I see increasing numbers of people, those who have otherwise spent their lives abiding by the law, paying their taxes, contributing to their communities in ways great and small, are being deliberately stripped of all they have valued, even the very necessities of life, with the intent that they will, in hopeless desperation, lash out at something or someone.
Britain now is a pressure cooker environment, increasingly inimical to everyday life. Deliberately inflammatory legislation and policies, iniquitous judgement by courts, state propaganda shaped to stoke fear and division on religious as well as on political grounds. Taxes deliberately designed and imposed so as to make it impossible for working people to retain for themselves, far less for their children, the fruits of hard work.
We already hear about one farmer after another taking their own lives in the face of inheritance taxes that will ruin them and their families, drive them from land they've cared for through generations. Talk about incitement. Most recently, there was the news of the further erosion of privacy. Ofcom, empowered to read messages their owners wanted to encrypt and so keep from prying eyes.
All of these measures are, I say, intended to infuriate and enrage, to leave decent people cornered and watched like creatures on a microscope slide. What the people of Britain are enduring now, and I do mean enduring is not governance, I say. Starmer is a cowardly individual by nature. That wide eyed countenance, as he seeks to defend his Government's indefensible actions, is that of an animal caught in the full beam of the headlights of an oncoming vehicle on the road at night.
But of course, he is safe enough from consequences, cowering between the legs of his close quarter protection detail at the heart of the Westminster bubble, so completely insulated from the practical and emotional effects of his Government's misdeeds. I say it is others who will bear the consequences of his Government's incitement and provocation.

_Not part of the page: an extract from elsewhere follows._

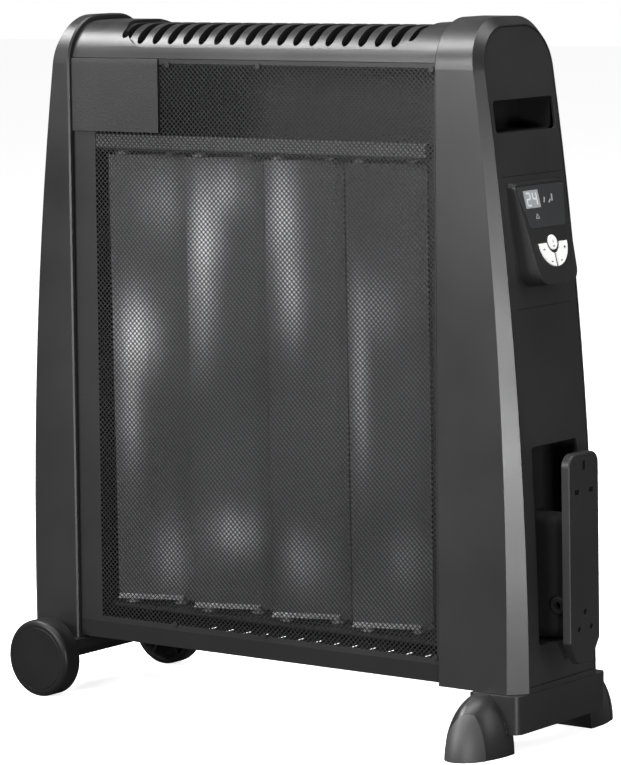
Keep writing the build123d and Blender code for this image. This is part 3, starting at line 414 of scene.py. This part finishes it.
RAIL_GREY = Finish("rail_grey", (0.075, 0.075, 0.077), (0.095, 0.095, 0.097), 0.42, specular=0.4,
                   grain_scale=650.0, grain_depth=0.2, edge_radius=0.2 * MM, rub_amount=0.15)
SCREW_BLACK = Finish("screw_black", (0.010, 0.010, 0.011), (0.014, 0.014, 0.015), 0.38, metallic=0.3,
                     grain_scale=900.0, edge_radius=0.2 * MM)
ZINC = SpangledZinc("zinc_steel", (0.022, 0.022, 0.023), (0.040, 0.040, 0.042), 0.5, metallic=0.6,
                    grain_scale=900.0, grain_depth=0.05, edge_radius=0.2 * MM, rub_amount=0.1)
# Same zinc as the uprights, painted far paler as the highlight along the panels' lower lip.
LIP_PAINTED_HIGHLIGHT = SpangledZinc("lip_zinc_painted_highlight", (0.24, 0.24, 0.245), (0.34, 0.34, 0.345), 0.4, metallic=0.4,
                        grain_scale=900.0, grain_depth=0.05, edge_radius=0.2 * MM)
# Mica sheet; its sheen colour is a painted highlight, a silvery reflection painted into the colour.
MICA = MicaFoil("mica_sheet", (0.048, 0.048, 0.050), (0.075, 0.075, 0.078), 0.45, roughness_spread=0.16,
                grain_scale=420.0, grain_depth=0.25, edge_radius=0.2 * MM, painted_sheen=(0.86, 0.86, 0.88))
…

Apart from anything else, and there is much else to say, a Government acting in this way is unforgivably and inexcusably reckless. I say it's beyond reckless, calculated, rather.
Some of us are old enough to have learned the words of the elders. Those who went before us and saw the same event unfold in their own time and place. That might be summarised by the notion that evil thrives when good people do nothing. I learned this at school, among other places, and so I would directly challenge any suggestion that to repeat such sentiment now is provocative or incitement on my part.
On the contrary, I would say reading anew the words of those we were once raised to admire is no more than the necessary reminder of the primacy of right in the face of wrong. Who has not heard it said that when tyranny becomes law, rebellion becomes duty. That's Thomas Jefferson, broadly regarded, I think I'm safe in saying, as someone whose words are worth attending in the present, just as they were in the past. Jefferson had on his personal seal the words 'resistance to tyrants is obedience to God'.
A thought worth remembering in the face of British Justice Secretary David Lammy's claim that it was his Christian faith that inspired him to seek to do away with trial by jury, which, as I have said, is the individual's last and only defence against tyranny. And leaning on the words of Americans, but only because the same threats to freedom prevail in that country too, Jefferson also wrote that when a Government is tyrannical, the people must know that it is their duty. It is their right to throw off such Government.
It wasn't just Jefferson, of course. John Hancock, he of the biggest and most obvious signature on the Declaration of Independence, had it that resistance to tyranny becomes the Christian and social duty of each individual. The insistence on right, unalienable right, hardly began with the American Declaration of Independence or its Constitution and Bill of rights.
The ideas therein were already ancient then, ancient because they are timeless, which is to say they have no beginning and no end. Right doesn't start. Right is just right.
In ancient Greece, the philosopher Plato said, 'the price good men pay for indifference to public affairs is to be ruled by evil men'. Those feeling pushed beyond endurance, even beyond hope, should know that they are feeling this way not by accident, but by design. I see they are being deliberately pushed towards unlawful behaviour by a Government fumbling towards the last resort.
It is a crime to incite unlawful behaviour, but I see that right now in 2026, it's our so-called Government that is guilty. If people are hurt and the way things are going, people surely will be hurt one way or another, then it will be the fault. Indeed, I see the intention of those now wielding all the power.